On behalf of Findora, I attended Crypto Bahamas, which took place from April 26–29th. The exclusive summit featured collaboration and networking among some of the leading players in the crypto and traditional financial industry.
To me, Crypto Bahamas was a place to connect and reconnect with friends, former colleagues, and business partners that I have gotten to know over the past 9 years working full-time in crypto, while also meeting new people in the growing space.
A few key takeaways from Crypto Bahamas:
- We’ve barely seen the tip of the iceberg for institutional adoption of crypto
A $2T market cap is still small in comparison to the markets of other asset classes. This may seem obvious to some in-the-know, but most people think it’s too late to get into crypto either as a passive investor or as a career. I heard this same argument in 2014, 2018, and so on… Institutional adoption will usher in a new tidal wave of people entering the crypto space for the first time. The infrastructure (both technical and regulatory) is still being built to support this surge. When it comes, it will be a pressure test for everyone.
2. The talent pool in crypto is growing to exciting new heights
In 2015, crypto meetups were still hyper local, hosted in dark office spaces, with pizza boxes and 2L bottles of your favorite sugar water. The people attending them were mostly part-time devs working on evening / weekend side projects. The few fortunate enough to have found full-time work in crypto were mostly low-level C++ engineers, physics dropouts, and the occasional theoretical mathematician. Now, people are publicly leaving their cushy jobs at MAANG Web2 companies and diving head first into crypto. The industry needs this in order to spin out of the dizzying cycle of crypto people building crypto things for crypto people. Also, for all the parents out there, so they no longer have to tell people their kids work at bitcoin.

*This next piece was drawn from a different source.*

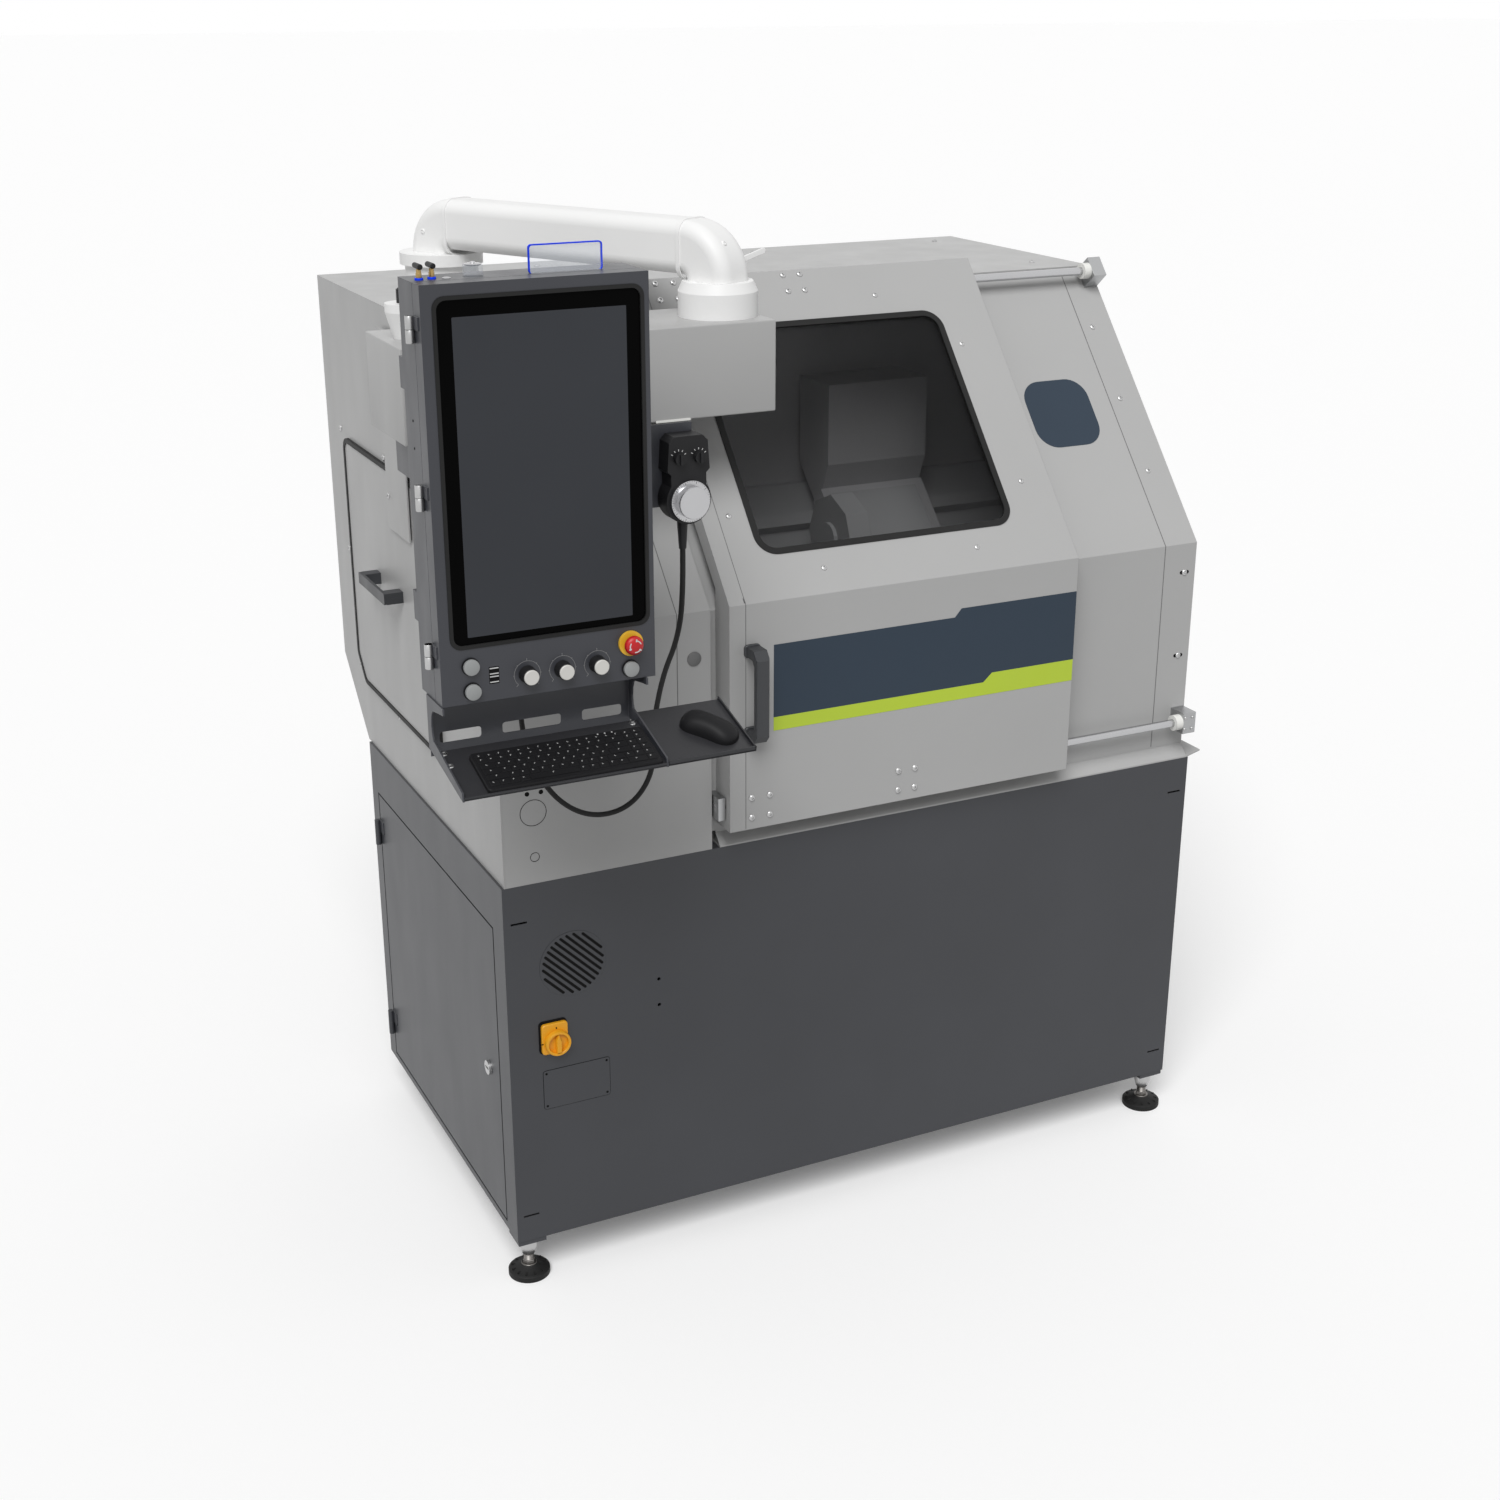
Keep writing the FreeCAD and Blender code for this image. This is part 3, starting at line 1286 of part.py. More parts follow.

3. ZKP privacy is growing in importance but privacy is still full of FUD
It has become clear that ZKP privacy is growing in importance, although privacy is still very misunderstood with a ton of FUD. People still tend to associate privacy in crypto with illicit use cases of shadowy hackers stealing crypto and using mixers to hide their trail while they make off with the loot. Even though this represents a tiny proportion of actual privacy usage in crypto, it still grabs all the headlines in crypto media. I often try to clarify this misunderstanding by highlighting the difference between secrecy and privacy. Secrecy being a state in which someone doesn’t want anyone to know what they’re doing. Privacy being a state in which someone doesn’t want everyone to know what they’re doing. The difference seems subtle, but it is profound. Secrecy is reckless and often leads to illicit use cases. Privacy is something that already exists in traditional finance, and should become prevalent in the crypto industry too. Most people I talked with at Crypto Bahamas agreed with this conjecture, which shifted the conversations into how we can make privacy better. That’s when I explain Findora’s sensible, auditable, practical approach to plug-and-play privacy and why it matters to help grow crypto into the mainstream.
I always leave crypto conferences deeply encouraged by all the energy, talent and passion that exists in the space for building better ways of doing older things. Crypto Bahamas fulfilled that sentiment.